- WHAT THE EXERCISE ASKS -
Everything from the line containing "run_tip_out = run[0][0]" down to the line containing "for node in" is to be returned exactly; include both boundary lines and leave out all others.

[Items from a data source]
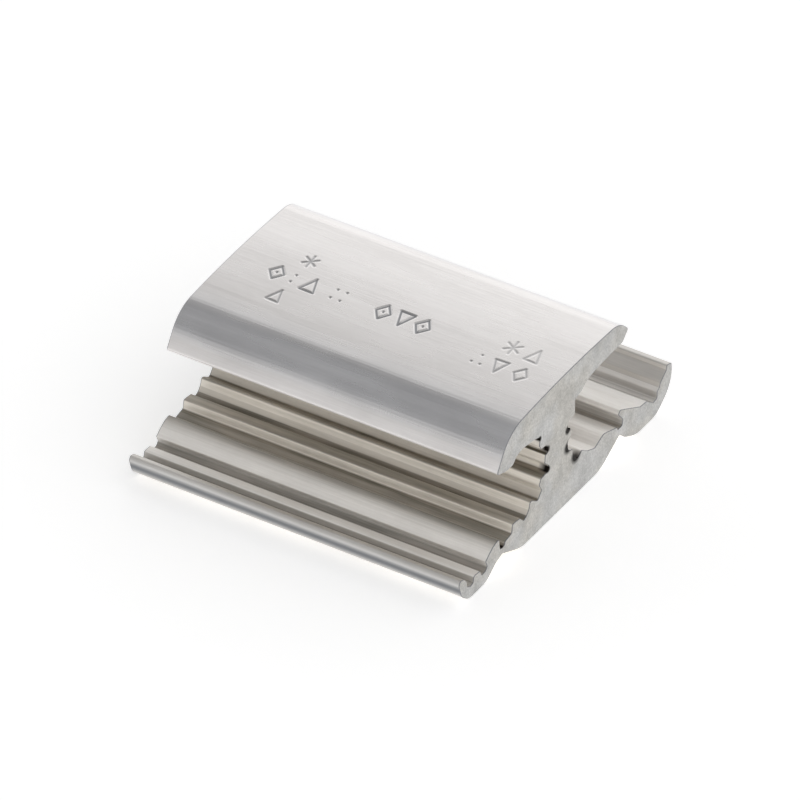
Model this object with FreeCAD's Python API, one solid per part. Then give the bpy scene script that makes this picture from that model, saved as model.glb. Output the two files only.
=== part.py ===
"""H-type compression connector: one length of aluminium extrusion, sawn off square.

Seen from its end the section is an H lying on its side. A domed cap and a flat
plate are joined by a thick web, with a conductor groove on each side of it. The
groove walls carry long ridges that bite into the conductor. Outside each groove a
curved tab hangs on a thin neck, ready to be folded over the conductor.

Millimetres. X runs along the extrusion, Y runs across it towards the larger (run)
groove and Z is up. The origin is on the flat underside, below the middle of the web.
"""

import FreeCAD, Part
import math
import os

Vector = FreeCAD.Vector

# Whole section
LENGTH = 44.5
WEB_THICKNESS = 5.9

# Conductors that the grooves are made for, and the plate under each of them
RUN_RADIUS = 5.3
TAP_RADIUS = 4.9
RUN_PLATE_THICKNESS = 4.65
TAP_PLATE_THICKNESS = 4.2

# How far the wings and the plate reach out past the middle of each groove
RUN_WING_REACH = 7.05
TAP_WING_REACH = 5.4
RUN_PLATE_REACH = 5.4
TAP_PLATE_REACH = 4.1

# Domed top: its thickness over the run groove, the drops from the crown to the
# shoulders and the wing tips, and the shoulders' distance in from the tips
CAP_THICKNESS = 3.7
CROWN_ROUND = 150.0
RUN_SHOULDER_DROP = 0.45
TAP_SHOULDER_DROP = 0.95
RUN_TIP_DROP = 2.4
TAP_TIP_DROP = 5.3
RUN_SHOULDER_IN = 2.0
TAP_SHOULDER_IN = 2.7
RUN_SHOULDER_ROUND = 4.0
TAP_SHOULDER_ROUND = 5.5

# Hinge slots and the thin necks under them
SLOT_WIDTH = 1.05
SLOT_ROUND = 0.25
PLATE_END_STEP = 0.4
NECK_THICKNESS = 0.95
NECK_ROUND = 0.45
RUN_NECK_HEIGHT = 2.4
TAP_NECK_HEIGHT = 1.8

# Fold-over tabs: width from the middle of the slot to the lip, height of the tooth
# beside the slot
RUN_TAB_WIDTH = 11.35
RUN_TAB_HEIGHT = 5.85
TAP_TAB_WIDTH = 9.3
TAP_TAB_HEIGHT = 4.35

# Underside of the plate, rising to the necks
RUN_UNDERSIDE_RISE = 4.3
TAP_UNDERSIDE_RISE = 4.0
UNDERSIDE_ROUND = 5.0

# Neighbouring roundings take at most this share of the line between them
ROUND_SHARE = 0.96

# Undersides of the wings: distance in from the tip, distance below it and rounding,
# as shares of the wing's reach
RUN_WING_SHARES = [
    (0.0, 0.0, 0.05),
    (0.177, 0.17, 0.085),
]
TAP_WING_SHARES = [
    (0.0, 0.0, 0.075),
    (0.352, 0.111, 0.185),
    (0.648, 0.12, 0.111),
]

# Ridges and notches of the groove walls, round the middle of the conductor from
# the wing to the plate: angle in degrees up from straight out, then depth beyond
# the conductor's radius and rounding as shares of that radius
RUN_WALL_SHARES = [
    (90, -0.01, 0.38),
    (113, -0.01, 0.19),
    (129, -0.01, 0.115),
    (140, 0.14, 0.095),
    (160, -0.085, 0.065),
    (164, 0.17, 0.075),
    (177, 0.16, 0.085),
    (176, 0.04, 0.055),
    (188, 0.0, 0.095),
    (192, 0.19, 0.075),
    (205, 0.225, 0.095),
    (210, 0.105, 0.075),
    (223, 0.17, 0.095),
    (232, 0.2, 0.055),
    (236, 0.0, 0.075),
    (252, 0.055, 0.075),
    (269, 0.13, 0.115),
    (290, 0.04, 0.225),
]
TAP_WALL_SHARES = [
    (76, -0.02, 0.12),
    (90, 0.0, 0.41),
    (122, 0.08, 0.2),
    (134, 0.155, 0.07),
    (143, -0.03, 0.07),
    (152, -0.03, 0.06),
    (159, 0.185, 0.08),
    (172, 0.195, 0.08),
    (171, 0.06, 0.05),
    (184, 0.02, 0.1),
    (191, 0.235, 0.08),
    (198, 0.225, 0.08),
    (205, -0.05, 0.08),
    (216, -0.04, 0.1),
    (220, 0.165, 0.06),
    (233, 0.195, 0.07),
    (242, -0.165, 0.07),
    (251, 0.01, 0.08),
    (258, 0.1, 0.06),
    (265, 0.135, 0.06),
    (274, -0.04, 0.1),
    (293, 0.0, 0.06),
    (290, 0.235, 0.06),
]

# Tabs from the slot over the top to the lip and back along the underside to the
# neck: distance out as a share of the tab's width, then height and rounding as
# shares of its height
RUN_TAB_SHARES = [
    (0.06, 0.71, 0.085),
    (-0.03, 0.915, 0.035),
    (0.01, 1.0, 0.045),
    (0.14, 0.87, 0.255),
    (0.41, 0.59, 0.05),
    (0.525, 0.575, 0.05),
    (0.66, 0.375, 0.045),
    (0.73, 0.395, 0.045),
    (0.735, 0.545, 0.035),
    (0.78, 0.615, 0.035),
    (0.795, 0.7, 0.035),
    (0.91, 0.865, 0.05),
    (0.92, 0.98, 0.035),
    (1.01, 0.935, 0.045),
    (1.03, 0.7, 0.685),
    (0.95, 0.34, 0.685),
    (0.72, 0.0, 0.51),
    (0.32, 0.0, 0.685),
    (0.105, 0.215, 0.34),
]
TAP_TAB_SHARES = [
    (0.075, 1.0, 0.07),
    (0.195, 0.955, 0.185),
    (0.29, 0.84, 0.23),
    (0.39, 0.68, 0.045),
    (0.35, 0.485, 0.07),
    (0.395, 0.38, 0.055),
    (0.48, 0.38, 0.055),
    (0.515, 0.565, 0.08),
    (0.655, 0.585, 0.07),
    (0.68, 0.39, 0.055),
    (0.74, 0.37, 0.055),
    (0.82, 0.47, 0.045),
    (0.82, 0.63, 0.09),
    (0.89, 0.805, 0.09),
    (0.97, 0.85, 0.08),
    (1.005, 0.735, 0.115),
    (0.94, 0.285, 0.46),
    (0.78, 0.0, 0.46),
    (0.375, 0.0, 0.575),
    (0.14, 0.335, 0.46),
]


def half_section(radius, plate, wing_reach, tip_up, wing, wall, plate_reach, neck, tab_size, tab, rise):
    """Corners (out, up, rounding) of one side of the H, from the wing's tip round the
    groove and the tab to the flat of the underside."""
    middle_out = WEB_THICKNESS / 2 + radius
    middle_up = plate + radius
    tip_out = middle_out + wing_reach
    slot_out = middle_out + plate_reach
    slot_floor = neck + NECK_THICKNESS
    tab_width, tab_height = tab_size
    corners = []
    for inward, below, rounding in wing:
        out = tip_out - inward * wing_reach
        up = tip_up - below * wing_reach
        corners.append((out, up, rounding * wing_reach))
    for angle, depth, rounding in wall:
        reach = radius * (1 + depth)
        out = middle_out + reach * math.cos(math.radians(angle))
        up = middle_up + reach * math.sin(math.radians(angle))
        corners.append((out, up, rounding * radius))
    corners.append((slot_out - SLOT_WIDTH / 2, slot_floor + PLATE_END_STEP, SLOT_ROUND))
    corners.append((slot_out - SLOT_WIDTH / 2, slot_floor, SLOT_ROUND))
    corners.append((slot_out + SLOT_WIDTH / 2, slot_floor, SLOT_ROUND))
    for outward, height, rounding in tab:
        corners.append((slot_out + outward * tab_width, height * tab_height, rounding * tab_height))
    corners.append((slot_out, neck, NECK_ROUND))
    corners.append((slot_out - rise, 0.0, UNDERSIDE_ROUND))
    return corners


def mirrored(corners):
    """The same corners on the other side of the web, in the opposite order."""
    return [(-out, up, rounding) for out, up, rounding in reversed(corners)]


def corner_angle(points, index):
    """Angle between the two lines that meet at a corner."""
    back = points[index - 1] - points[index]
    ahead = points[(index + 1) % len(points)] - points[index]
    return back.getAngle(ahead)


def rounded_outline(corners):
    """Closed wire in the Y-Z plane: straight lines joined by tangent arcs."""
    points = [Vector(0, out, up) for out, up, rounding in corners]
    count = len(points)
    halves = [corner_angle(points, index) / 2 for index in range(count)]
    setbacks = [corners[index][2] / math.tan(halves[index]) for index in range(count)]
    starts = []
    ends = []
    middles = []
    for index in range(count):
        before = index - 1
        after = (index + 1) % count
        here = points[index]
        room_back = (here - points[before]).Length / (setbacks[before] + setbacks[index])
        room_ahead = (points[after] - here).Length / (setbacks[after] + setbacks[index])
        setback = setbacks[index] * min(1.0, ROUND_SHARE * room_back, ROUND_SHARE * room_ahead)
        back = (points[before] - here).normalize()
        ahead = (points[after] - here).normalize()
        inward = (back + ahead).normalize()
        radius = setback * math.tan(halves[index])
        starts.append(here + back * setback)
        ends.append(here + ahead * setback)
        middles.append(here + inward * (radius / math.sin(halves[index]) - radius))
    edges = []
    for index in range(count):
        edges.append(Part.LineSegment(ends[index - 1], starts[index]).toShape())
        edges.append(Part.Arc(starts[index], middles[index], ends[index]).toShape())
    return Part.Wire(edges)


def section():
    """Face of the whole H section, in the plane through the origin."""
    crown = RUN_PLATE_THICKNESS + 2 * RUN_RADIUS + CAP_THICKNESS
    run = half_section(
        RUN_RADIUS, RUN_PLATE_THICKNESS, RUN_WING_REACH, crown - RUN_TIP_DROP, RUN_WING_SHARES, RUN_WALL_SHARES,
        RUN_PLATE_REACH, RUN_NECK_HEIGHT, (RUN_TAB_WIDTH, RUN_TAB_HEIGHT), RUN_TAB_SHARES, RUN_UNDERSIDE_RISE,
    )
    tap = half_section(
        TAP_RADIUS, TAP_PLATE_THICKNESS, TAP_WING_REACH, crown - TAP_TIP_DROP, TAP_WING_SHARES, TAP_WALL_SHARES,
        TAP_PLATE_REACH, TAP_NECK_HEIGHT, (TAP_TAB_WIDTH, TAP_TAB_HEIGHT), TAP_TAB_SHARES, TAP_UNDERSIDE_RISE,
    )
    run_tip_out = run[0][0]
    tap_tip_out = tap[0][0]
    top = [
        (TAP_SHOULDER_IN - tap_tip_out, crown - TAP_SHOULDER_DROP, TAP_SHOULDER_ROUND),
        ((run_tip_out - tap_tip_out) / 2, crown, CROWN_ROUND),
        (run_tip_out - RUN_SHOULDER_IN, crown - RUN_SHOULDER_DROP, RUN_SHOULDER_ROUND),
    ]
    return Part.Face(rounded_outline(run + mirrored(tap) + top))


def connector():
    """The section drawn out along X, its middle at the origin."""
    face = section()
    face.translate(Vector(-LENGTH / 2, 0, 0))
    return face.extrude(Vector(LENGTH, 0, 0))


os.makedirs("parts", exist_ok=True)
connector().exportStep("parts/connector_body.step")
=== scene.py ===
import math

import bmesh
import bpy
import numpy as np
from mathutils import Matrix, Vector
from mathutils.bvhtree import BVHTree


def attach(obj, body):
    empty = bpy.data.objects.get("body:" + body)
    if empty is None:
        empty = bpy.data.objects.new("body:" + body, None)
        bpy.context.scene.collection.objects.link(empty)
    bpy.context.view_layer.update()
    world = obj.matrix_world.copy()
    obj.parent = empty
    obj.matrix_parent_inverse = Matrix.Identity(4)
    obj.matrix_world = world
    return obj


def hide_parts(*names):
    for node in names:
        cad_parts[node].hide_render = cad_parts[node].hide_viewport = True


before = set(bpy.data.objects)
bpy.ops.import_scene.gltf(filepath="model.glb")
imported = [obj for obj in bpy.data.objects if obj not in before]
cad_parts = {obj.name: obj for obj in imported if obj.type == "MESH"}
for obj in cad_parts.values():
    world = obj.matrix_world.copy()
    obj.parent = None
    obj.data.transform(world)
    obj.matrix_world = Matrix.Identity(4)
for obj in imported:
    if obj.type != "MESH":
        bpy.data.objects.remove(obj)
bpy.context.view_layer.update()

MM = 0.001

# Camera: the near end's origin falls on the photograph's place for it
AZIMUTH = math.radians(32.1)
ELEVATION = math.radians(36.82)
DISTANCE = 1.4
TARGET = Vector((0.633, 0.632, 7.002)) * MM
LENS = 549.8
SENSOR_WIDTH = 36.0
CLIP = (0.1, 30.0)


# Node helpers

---

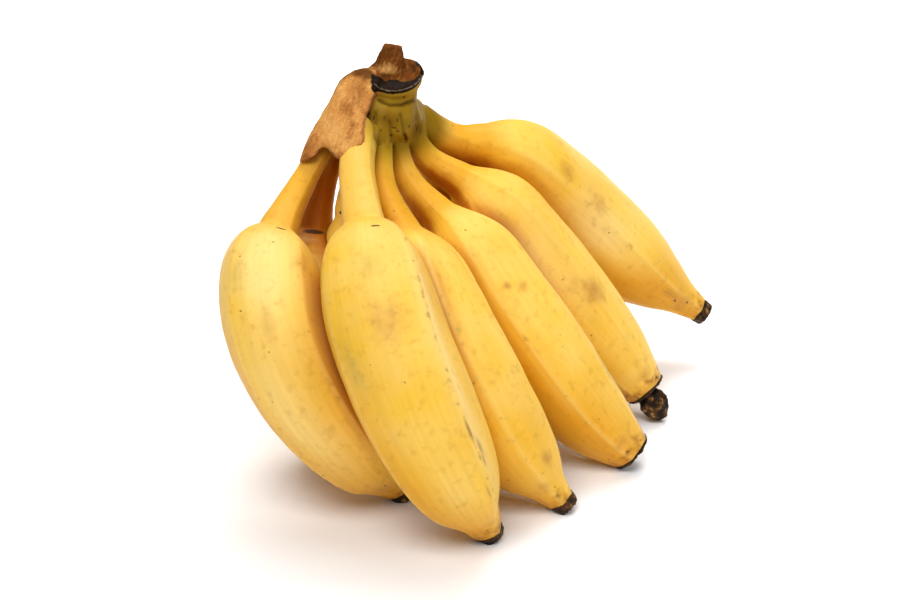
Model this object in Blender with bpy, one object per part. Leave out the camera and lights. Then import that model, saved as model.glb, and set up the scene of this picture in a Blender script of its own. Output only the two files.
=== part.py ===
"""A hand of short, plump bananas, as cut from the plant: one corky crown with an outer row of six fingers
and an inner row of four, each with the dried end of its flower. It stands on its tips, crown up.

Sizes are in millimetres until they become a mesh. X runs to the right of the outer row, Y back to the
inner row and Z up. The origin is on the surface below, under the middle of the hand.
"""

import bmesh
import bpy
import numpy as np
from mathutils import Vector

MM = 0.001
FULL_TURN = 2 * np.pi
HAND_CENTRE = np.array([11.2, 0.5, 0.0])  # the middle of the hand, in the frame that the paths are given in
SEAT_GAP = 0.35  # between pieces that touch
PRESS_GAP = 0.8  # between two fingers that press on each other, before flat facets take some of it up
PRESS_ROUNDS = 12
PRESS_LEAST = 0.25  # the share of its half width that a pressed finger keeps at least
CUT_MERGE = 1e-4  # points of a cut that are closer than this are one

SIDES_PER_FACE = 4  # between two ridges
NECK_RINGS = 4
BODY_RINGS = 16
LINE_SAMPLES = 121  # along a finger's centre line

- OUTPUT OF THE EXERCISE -
    run_tip_out = run[0][0]
    tap_tip_out = tap[0][0]
    top = [
        (TAP_SHOULDER_IN - tap_tip_out, crown - TAP_SHOULDER_DROP, TAP_SHOULDER_ROUND),
        ((run_tip_out - tap_tip_out) / 2, crown, CROWN_ROUND),
        (run_tip_out - RUN_SHOULDER_IN, crown - RUN_SHOULDER_DROP, RUN_SHOULDER_ROUND),
    ]
    return Part.Face(rounded_outline(run + mirrored(tap) + top))


def connector():
    """The section drawn out along X, its middle at the origin."""
    face = section()
    face.translate(Vector(-LENGTH / 2, 0, 0))
    return face.extrude(Vector(LENGTH, 0, 0))


os.makedirs("parts", exist_ok=True)
connector().exportStep("parts/connector_body.step")
=== scene.py ===
import math

import bmesh
import bpy
import numpy as np
from mathutils import Matrix, Vector
from mathutils.bvhtree import BVHTree


def attach(obj, body):
    empty = bpy.data.objects.get("body:" + body)
    if empty is None:
        empty = bpy.data.objects.new("body:" + body, None)
        bpy.context.scene.collection.objects.link(empty)
    bpy.context.view_layer.update()
    world = obj.matrix_world.copy()
    obj.parent = empty
    obj.matrix_parent_inverse = Matrix.Identity(4)
    obj.matrix_world = world
    return obj


def hide_parts(*names):
    for node in names:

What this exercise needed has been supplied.